Branco told Caruso that Spinale needed to stop "giggling" during the next shakedown to make their threats of intimidation more effective.

By the end of April 1996, agents learned through court-approved wiretaps that the Los Angeles mob was planning to take a piece of the action at the Sea Breeze.

Louis Caruso, a dynamic reputed "capo" (captain) in the Los Angeles mob, was coming to town in search of illicit business opportunities for his crime family.

Caruso, who was not related to club thug Peter Caruso, was a new breed within the underworld. He was handsome and well-dressed and always carried a cellular phone with him. He even owned legitimate dry-cleaning and air-conditioning companies.

But he also was fiercely loyal to family boss Peter Milano and a true believer in La Cosa Nostra tradition.

Blitzstein learned that the hard way shortly after Caruso arrived in Las Vegas.

One evening in May, Blitzstein showed up at Club Paradise, his favorite topless joint, to find Caruso and several associates from Los Angeles sitting in his regular booth.

Branco recalled running into an agitated Blitzstein at the club that night.

"Herbie was all upset," he explained. "He says, 'These ass-holes over there -- we had the bouncers move them, and now they're giving me dirty looks.' "

Blitzstein didn't recognize Caruso, but Branco knew immediately that he was an important person in the Los Angeles mob.

Branco tried to smooth things out with Caruso, who was complaining that Blitzstein had disrespected his standing within the underworld. Caruso, however, refused to calm down and later reported the incident to Milano in Los Angeles.

A couple of weeks later Branco was summoned to Southern California for a traditional La Cosa Nostra "sit-down" to resolve the Club Paradise incident.

The meeting took place June 2, 1996, in the back room of the Sportsmen's Lodge, a popular Los Angeles area hangout. At Branco's side was Vincent "Jimmy" Cacci, a longtime friend and reputed Los Angeles capo who had agreed to mediate the dispute.

"He was looking for an apology from Herbie, but I told him right up front before we got started that Herbie wasn't going to apologize," Branco said.

Before Caruso could get a word in, Cacci became furious when he saw two Hells Angels that Caruso had brought with him guarding the entrance.

"Jimmy went crazy," Branco said. "He got up and said, 'Get those assholes out of here. They have nothing to do with this family.' "

The incident cost Caruso ground at the meeting, and he was forced to back off his push for an apology from Blitzstein.

"That's against the rules to bring in an outsider," Maurer said. "Johnny (Branco) won the sit-down because he followed the rules."

Caruso, however, remained bitter toward Blitzstein.

"From that point on, I think he wanted to get rid of Blitzstein," Maurer said. "I think it was the beginning of Blitzstein becoming the target of a takeover."

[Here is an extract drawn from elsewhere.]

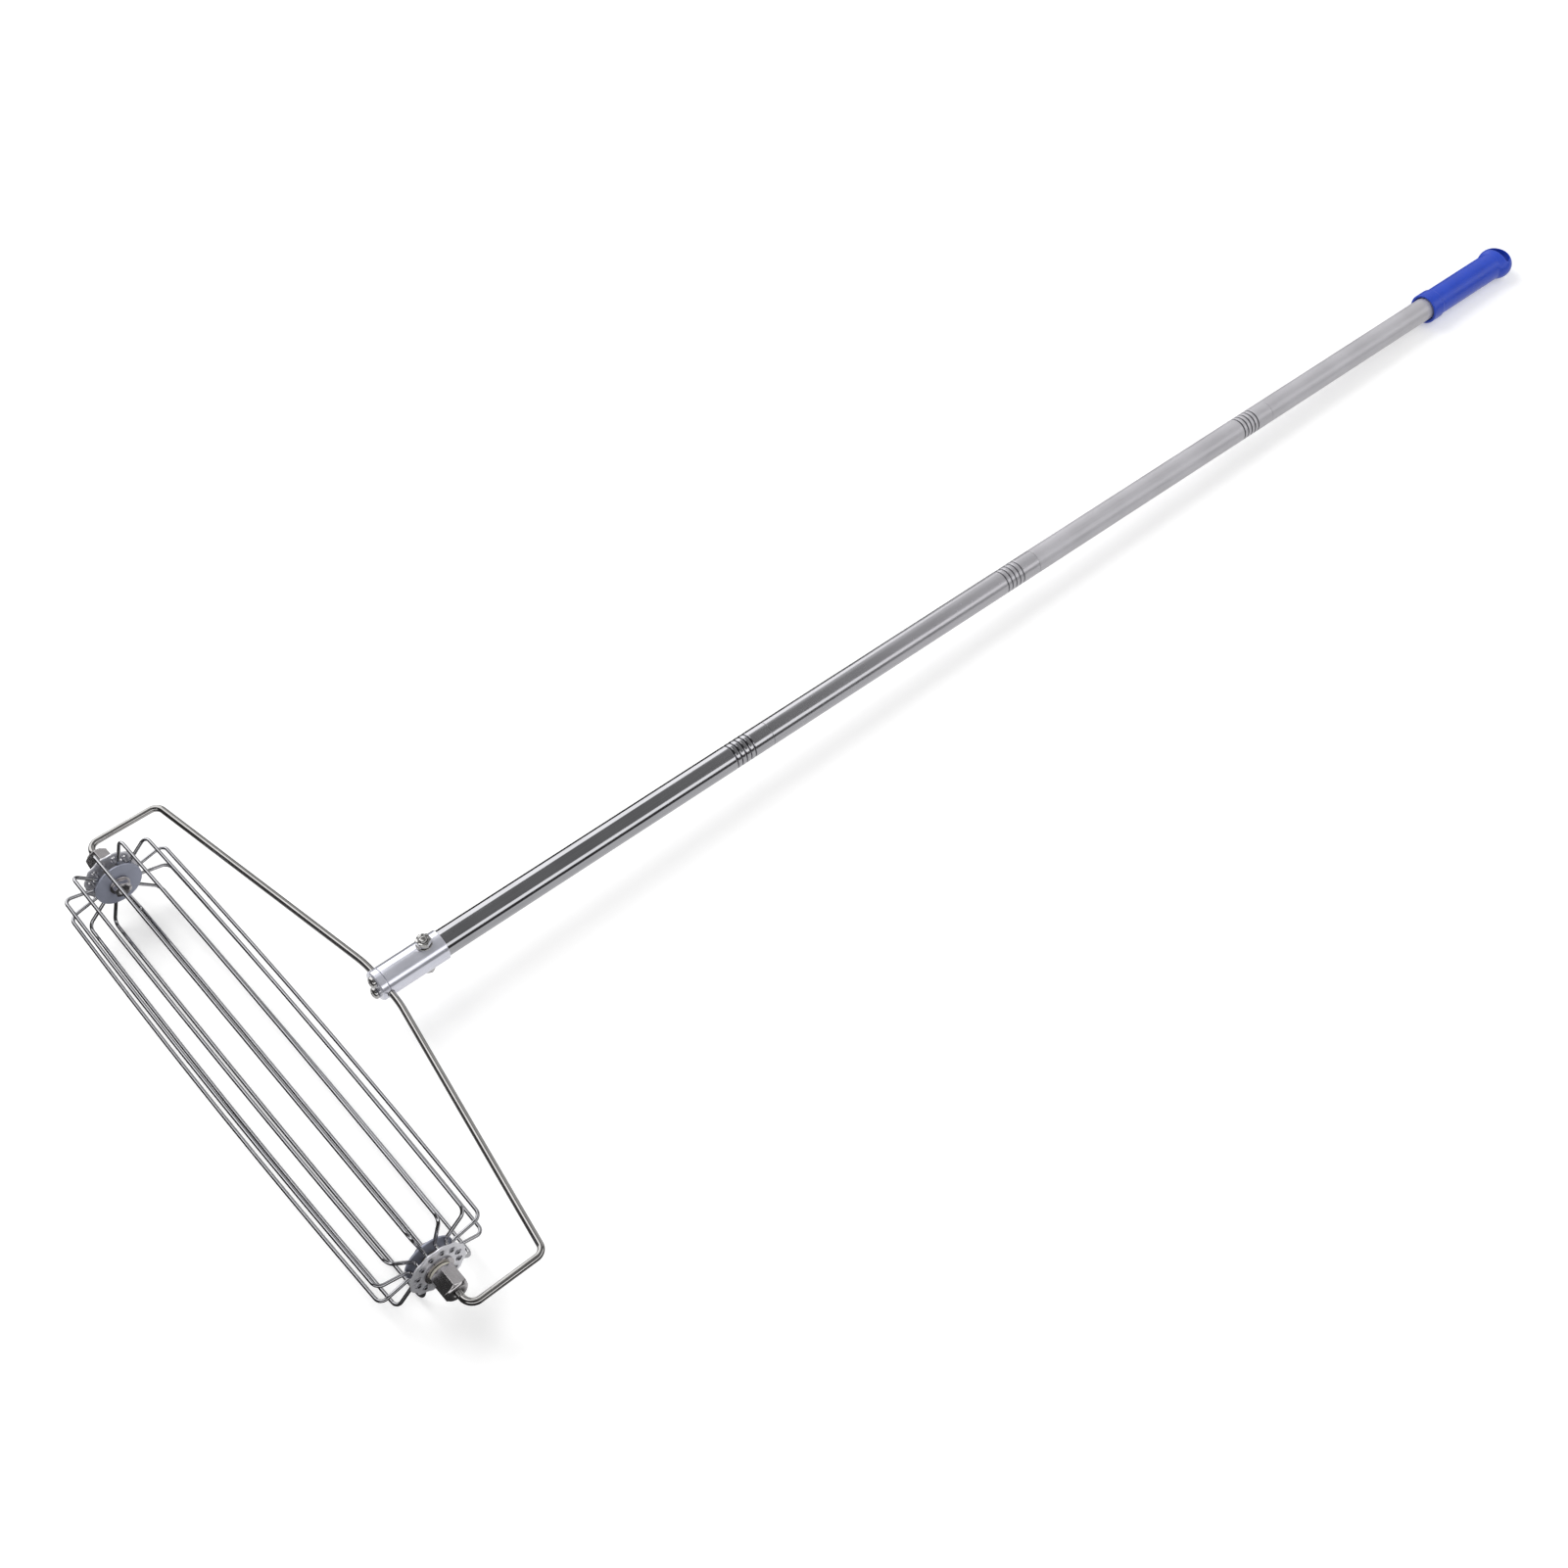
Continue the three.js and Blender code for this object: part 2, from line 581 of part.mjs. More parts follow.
/** Round-headed cap screw with a cross recess, beside the centre line. */
function capScrew(offsetZ) {
  const headTop = capBottomY - SEAT_GAP;
  const headRadius = CAP_SCREW_HEAD_DIAMETER / 2;
  const face = headTop - CAP_SCREW_HEAD_HEIGHT;
  const tip = socketFloorY - CAP_SCREW_END_WALL - SEAT_GAP;
  let body = solid(turned([
    [0, face],
    [headRadius * 0.5, face + CAP_SCREW_HEAD_HEIGHT * 0.08],
    [headRadius * 0.82, face + CAP_SCREW_HEAD_HEIGHT * 0.3],
    [headRadius, face + CAP_SCREW_HEAD_HEIGHT * 0.65],
    [headRadius, headTop],
    [capScrewRadius, headTop],
    [capScrewRadius, tip - capScrewRadius / 2],
    [capScrewRadius / 2, tip],
    [0, tip],
  ]));
  for (const [width, length] of [[RECESS_WIDTH, RECESS_LENGTH], [RECESS_LENGTH, RECESS_WIDTH]]) {
    const blade = new THREE.BoxGeometry(width, 2 * RECESS_DEPTH, length).translate(0, face, 0);
    body = body.subtract(solid(blade));
  }
  return geometryOf(body).translate(0, 0, offsetZ);
}

// Heights along Z of the cross bolt's pieces, above and below the sleeve.
const crossWasherSpan = [clampRadius + SEAT_GAP, clampRadius + SEAT_GAP + CROSS_WASHER_THICKNESS];
const crossNutSpan = [crossWasherSpan[1] + SEAT_GAP, crossWasherSpan[1] + SEAT_GAP + CROSS_NUT_HEIGHT];
const crossHeadTop = -crossWasherSpan[1] - SEAT_GAP;
const crossHeadSpan = [crossHeadTop - CROSS_HEAD_HEIGHT, crossHeadTop];

/** A hexagon with chamfered corners across the cross bolt's axis. */
function crossHexagon(flats, span, chamfers) {
  const prism = new THREE.ExtrudeGeometry(hexagon(flats, 0), { depth: span[1] - span[0], bevelEnabled: false });
  prism.translate(0, crossBoltY, span[0]);
  return chamferedHexagon(prism, turnedOnCrossBolt(chamferProfile(flats, span, chamfers), TUBE_SEGMENTS));
}

/** Washer of the cross bolt, above (1) or below (-1) the sleeve. */
function crossWasher(side) {
  const span = crossWasherSpan.map((z) => side * z);
  return closed(turnedOnCrossBolt(ringProfile(crossHoleRadius, CROSS_WASHER_DIAMETER / 2, span)));
}

/** Nut on top of the cross bolt, with a countersunk bore. */
function crossNut() {
  const [from, to] = crossNutSpan;
  const sink = crossHoleRadius + 0.8;
  const bore = turnedOnCrossBolt([
    [0, from - 1],
    [crossHoleRadius, from - 1],
    [crossHoleRadius, to - 0.8],
    [sink, to],
    [sink, to + 1],
    [0, to + 1],
  ]);
  return geometryOf(crossHexagon(CROSS_NUT_FLATS, crossNutSpan, [true, true]).subtract(solid(bore)));
}

/** Cross bolt: head under the sleeve, shank up through sleeve and tube. */
function crossBolt() {
  const end = crossNutSpan[1] + CROSS_BOLT_PROUD;
  const shank = solid(turnedOnCrossBolt([
    [0, crossHeadSpan[0] + 1],
    [crossBoltRadius, crossHeadSpan[0] + 1],
    [crossBoltRadius, end - 0.6],
    [crossBoltRadius - 0.6, end],
    [0, end],
  ]));
  return geometryOf(crossHexagon(CROSS_HEAD_FLATS, crossHeadSpan, [true, false]).add(shank));
}

/** Heights of the rolled grooves under the end of a section. */
function grooveHeights(endY) {
  return Array.from({ length: GROOVE_COUNT }, (_, k) => endY - GROOVE_OFFSET - k * GROOVE_PITCH).reverse();
}

/** A wall line at one radius that dips at each groove, from low to high. */
function groovedLine(radius, heights) {
  return heights.flatMap((y) => [
    [radius, y - GROOVE_WIDTH / 2],
    [radius - GROOVE_DEPTH, y],
    [radius, y + GROOVE_WIDTH / 2],
  ]);
}

/** One pole tube; the grooves are rolled through its wall. */
function poleSection(index) {
  const from = index === 0 ? poleStartY : jointsY[index - 1] + SEAT_GAP / 2;
  const to = index === SECTION_COUNT - 1 ? poleEndY : jointsY[index] - SEAT_GAP / 2;
  const heights = index === SECTION_COUNT - 1 ? [] : grooveHeights(to);
  const tube = turned([
    [tubeRadius, from],
    ...groovedLine(tubeRadius, heights),
    [tubeRadius, to],
    [tubeBoreRadius, to],
    ...groovedLine(tubeBoreRadius, heights).reverse(),
    [tubeBoreRadius, from],
  ], TUBE_SEGMENTS);
  if (index > 0) {
    return closed(tube);
  }
  return geometryOf(solid(tube).subtract(crossHole()));
}

/** Threaded socket that the grooves grip inside the top of a section. */
function threadSocket(index) {
  const top = jointsY[index] - SEAT_GAP / 2;
  const heights = grooveHeights(top);
  const bottom = heights[0] - PLUG_MARGIN;
  const radius = tubeBoreRadius - SEAT_GAP;
  const bore = STUD_DIAMETER / 2 + SEAT_GAP;
  return closed(turned([
    [bore, bottom],
    [radius, bottom],
    ...groovedLine(radius, heights),
    [radius, top],
    [bore, top],
  ], PLUG_SEGMENTS));
}

/** Threaded stud in the bottom of a section, screwed into the socket below. */
function threadStud(index) {
  const bottom = jointsY[index] + SEAT_GAP / 2;
  const radius = tubeBoreRadius - SEAT_GAP;
  const stud = STUD_DIAMETER / 2;
  return closed(turned([
    [0, bottom - STUD_LENGTH],
    [stud - 1, bottom - STUD_LENGTH],
    [stud, bottom - STUD_LENGTH + 1],
    [stud, bottom],
    [radius, bottom],
    [radius, bottom + STUD_PLUG_LENGTH],
    [0, bottom + STUD_PLUG_LENGTH],
  ], PLUG_SEGMENTS));
}

/** Outline of the hanging hole: straight on the pole's side, round on the tip's. */
function hangingHole() {
  const radius = knobRadius - HOLE_WALL;
  const inset = Math.asin(HOLE_CORNER / (radius - HOLE_CORNER));
  const cornerX = (radius - HOLE_CORNER) * Math.cos(inset);
  const outline = new THREE.Shape();
  outline.moveTo(-cornerX, 0);
  outline.lineTo(cornerX, 0);
  outline.absarc(cornerX, HOLE_CORNER, HOLE_CORNER, -Math.PI / 2, inset, false);
  outline.absarc(0, 0, radius, inset, Math.PI - inset, false);
  outline.absarc(-cornerX, HOLE_CORNER, HOLE_CORNER, Math.PI - inset, 1.5 * Math.PI, false);
  const reach = KNOB_DIAMETER;
  const cutter = new THREE.ExtrudeGeometry(outline, { depth: 2 * reach, curveSegments: 8, bevelEnabled: false });
  return solid(cutter.translate(0, knobY, -reach));
}

/** Plastic grip: beaded mouth, barrel over the tube, and a flattened knob to hang it by. */
function grip() {
  const step = BEAD_WALL - BARREL_WALL;
  const barrelEndY = knobY - KNOB_ENGAGEMENT;
  const barrel = turned([
    [0, gripBoreEndY],
    [gripBoreRadius, gripBoreEndY],
    [gripBoreRadius, gripMouthY + MOUTH_DEPTH],
    [mouthRadius, gripMouthY],
    [beadRadius - step / 2, gripMouthY],
    [beadRadius, gripMouthY + step / 2],
    [beadRadius, gripMouthY + BEAD_LENGTH - step],
    [barrelRadius, gripMouthY + BEAD_LENGTH],
    [barrelRadius, barrelEndY],
    [0, barrelEndY],
  ], GRIP_SEGMENTS);
  const knob = new THREE.SphereGeometry(knobRadius, GRIP_SEGMENTS, GRIP_SEGMENTS / 2);
  knob.scale(1, 1, KNOB_THICKNESS / KNOB_DIAMETER).translate(0, knobY, 0);
  return geometryOf(solid(barrel).add(solid(knob)).subtract(hangingHole()));
}

// ---------------------------------------------------------------------- assembly

const sides = [['left', -1], ['right', 1]];
const twoDigits = (number) => String(number).padStart(2, '0');

/** A named piece with its own material. */
function piece(name, geometry, look) {
  const mesh = new THREE.Mesh(geometry, new THREE.MeshStandardMaterial(FINISHES[look]));
  mesh.name = name;
  return mesh;
}

/** What turns with the drum: wires, hub plates and bushes. */
function drum() {
  const group = new THREE.Group();
  const wire = drumWire();
  for (let k = 0; k < WIRE_COUNT; k += 1) {
    const mesh = piece(`cage_wire_${twoDigits(k + 1)}`, wire, 'wire');
    mesh.rotation.x = (2 * k + 1) * halfWireStep;
    group.add(mesh);
  }
  for (const [name, side] of sides) {
    group.add(piece(`hub_plate_outer_${name}`, outerHubPlate(side), 'plate'));
    const innerRadius = HOOK_RADIUS + INNER_PLATE_RIM;
    group.add(piece(`hub_plate_inner_${name}`, axleRing(innerRadius, innerPlate, side, TUBE_SEGMENTS), 'innerPlate'));
    group.add(piece(`hub_bush_${name}`, axleRing(axleBoreRadius + BUSH_WALL, bush, side), 'brass'));
  }
  group.rotation.x = drumTurn;
  return group;
}

/** The fixed ends of the axle: bolts, washers, spacers and couplings. */
function axleEnds() {
  const group = new THREE.Group();
  for (const [name, side] of sides) {
    group.add(piece(`axle_bolt_${name}`, axleBolt(side), 'zinc'));
    group.add(piece(`bolt_head_washer_${name}`, axleRing(HEAD_WASHER_DIAMETER / 2, headWasher, side), 'zinc'));
    group.add(piece(`thrust_washer_${name}`, axleRing(THRUST_WASHER_DIAMETER / 2, thrustWasher, side), 'zinc'));
    group.add(piece(`spacer_ring_${name}`, axleRing(SPACER_DIAMETER / 2, spacer, side), 'nylon'));
    group.add(piece(`hex_coupling_${name}`, hexCoupling(side), 'zinc'));
  }
  return group;
}

/** Clamp: sleeve, cap, their screws and the cross bolt through the tube. */
function clamp() {
  const group = new THREE.Group();
  group.add(piece('clamp_sleeve', clampSleeve(), 'clamp'));
  group.add(piece('clamp_cap', clampCap(), 'clamp'));
  group.add(piece('cap_screw_upper', capScrew(capScrewOffset), 'screw'));
  group.add(piece('cap_screw_lower', capScrew(-capScrewOffset), 'screw'));
  group.add(piece('cross_bolt', crossBolt(), 'screw'));
  group.add(piece('cross_bolt_nut', crossNut(), 'screw'));
  group.add(piece('cross_bolt_washer_top', crossWasher(1), 'screw'));
  group.add(piece('cross_bolt_washer_bottom', crossWasher(-1), 'screw'));
  return group;
}

/** Pole: four tubes, and the plugs that screw them together. */
function pole() {
  const group = new THREE.Group();
  for (let k = 0; k < SECTION_COUNT; k += 1) {
    const look = k < 2 ? 'lowerTube' : 'upperTube';
    group.add(piece(`pole_section_${k + 1}`, poleSection(k), look));
  }
  jointsY.forEach((_, k) => {
    group.add(piece(`thread_socket_${k + 1}`, threadSocket(k), 'plug'));
    group.add(piece(`thread_stud_${k + 1}`, threadStud(k), 'plug'));
  });
  return group;
}

const handle = new THREE.Group();
handle.rotation.x = -poleSlope;
handle.add(axleEnds());
handle.add(piece('yoke_rod', closed(bar(rodStations(yokeCorners), rodRadius, ROD_SIDES)), 'rod'));
handle.add(clamp());
handle.add(pole());
handle.add(piece('grip', grip(), 'grip'));

const gatherer = new THREE.Group();
gatherer.add(drum(), handle);
gatherer.updateMatrixWorld(true);
const box = new THREE.Box3().setFromObject(gatherer, true);
gatherer.position.set(-(box.min.x + box.max.x) / 2, -(box.min.y + box.max.y) / 2, -box.min.z);
gatherer.updateMatrixWorld(true);

export default gatherer;
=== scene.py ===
"""Looks of a rolling wire-cage gatherer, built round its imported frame.

A drum of bowed spring wires turns between two hubs in a bent-rod yoke, which a clamp
holds on a pole of four screwed tubes with a plastic grip.

Every piece is drawn in the tool's own millimetres: X along the drum's axle, Y up the
pole and Z square to both, from the middle of the axle. It is then laid in the frame.
"""

import logging
import math
from dataclasses import dataclass, field
from enum import Enum
from typing import Any, Callable, Iterable, Sequence

import bmesh
import bpy
from mathutils import Euler, Matrix, Vector


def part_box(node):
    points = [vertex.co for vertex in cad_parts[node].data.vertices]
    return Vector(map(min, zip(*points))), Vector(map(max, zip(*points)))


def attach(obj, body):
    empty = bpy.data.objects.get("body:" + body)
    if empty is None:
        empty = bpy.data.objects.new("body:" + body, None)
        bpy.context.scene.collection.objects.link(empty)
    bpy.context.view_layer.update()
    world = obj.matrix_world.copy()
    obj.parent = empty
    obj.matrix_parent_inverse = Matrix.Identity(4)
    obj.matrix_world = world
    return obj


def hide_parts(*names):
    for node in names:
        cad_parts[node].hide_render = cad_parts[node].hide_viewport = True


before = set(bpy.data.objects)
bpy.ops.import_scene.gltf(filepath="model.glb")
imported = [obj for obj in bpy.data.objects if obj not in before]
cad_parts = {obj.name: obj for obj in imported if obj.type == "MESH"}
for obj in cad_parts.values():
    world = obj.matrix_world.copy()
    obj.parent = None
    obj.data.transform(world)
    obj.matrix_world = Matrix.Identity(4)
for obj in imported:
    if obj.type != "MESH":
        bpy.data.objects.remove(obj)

LOG = logging.getLogger("gatherer")
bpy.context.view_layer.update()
MM = 0.001
FULL_TURN = 2 * math.pi

Colour = tuple[float, float, float]
Triple = tuple[float, float, float]
Span = tuple[float, float]
Profile = list[tuple[float, float]]
Reach = Callable[[float, float, float], float]
Finishing = Callable[[bpy.types.Object], None]

# Local Z turned onto the axle and onto the pole.
ONTO_AXLE = Matrix(((0, 0, 1, 0), (1, 0, 0, 0), (0, 1, 0, 0), (0, 0, 0, 1)))
ONTO_POLE = Matrix(((0, 1, 0, 0), (0, 0, 1, 0), (1, 0, 0, 0), (0, 0, 0, 1)))


class Body(Enum):
    """The bodies of the frame that pieces ride on."""

    DRUM = "drum"
    HANDLE = "handle"


class Side(Enum):
    """The two ends of the drum."""

    LEFT = -1
    RIGHT = 1

    @property
    def word(self) -> str:
        """The side's name as it stands in piece names."""
        return self.name.lower()

    @property
    def mirror(self) -> Matrix:
        """Matrix that carries a right-hand piece to this side."""
        return Matrix.Diagonal((self.value, 1, 1, 1))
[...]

Maurer, who joined Thin Crust after the sit-down, had been asked to pose as a mob money man to help fellow FBI agents get closer to the Los Angeles crime family.

Shortly after his arrival, Maurer befriended Branco, who didn't know Maurer was an FBI agent. In his undercover role, he began making regular visits to the Sea Breeze, giving the FBI the trusted eyes and ears it needed to corroborate wiretaps at the club.

"Once Charlie started hanging around with Branco, the right things started happening," Plunkett said.

At the end of July, agents got a major break in the case. Metro Police arrested Branco on kidnapping and robbery charges following a scuffle with outcall service operator Vince Bartello, who claimed he was being shaken down for protection money.

Branco, worried the arrest would land him back in federal prison, offered his services to FBI agents looking to strike deeper into the heart of the Los Angeles mob.

"I'd seen the handwriting on the wall," Branco said. "I liked my life, but when I saw all of the crap that happened to me ... I said, 'I don't want this. I don't want to go back to that damn pen. I don't want my wife to go through what she had to do, starving to death, while I'm pulling time.' "

Plunkett and Howey spent hours debriefing Branco, who later agreed to work undercover.

"When we initially talked to Branco, it was kind of touchy," Howey said. "We couldn't disclose the identity of Angioletti, and we couldn't disclose Charlie (Maurer). We were using Charlie as a stopgap to make sure both of them (Angioletti and Branco) were telling us the truth."

Neither Angioletti nor Branco knew Maurer was an undercover agent, and neither knew the other was an informant.

Eventually Angioletti's credibility came under fire.

"There was a point when we found out that some of the information he passed on to us was exaggerated," Plunkett said. "He outright lied. And the first time we found that out, he became absolutely of no use to us."

But Branco turned out to be just what the FBI needed to take the racketeering investigation to a higher level.

"We wanted somebody we could trust and who could take me into places Angioletti couldn't," Maurer said. "We knew John had connections in Los Angeles, which is where we wanted to go."

By October 1996 Branco learned that Los Angeles and Buffalo mobsters, jealous of the money Blitzstein was making, were conspiring to take over his loan-sharking operation, which had as much as $200,000 on the street.

Agents decided it was time to tell Branco that Maurer was working undercover.

"That felt good," Branco recalled. "I realized (Maurer) knows what I'm doing now. He's going to tell the FBI I'm doing the right thing."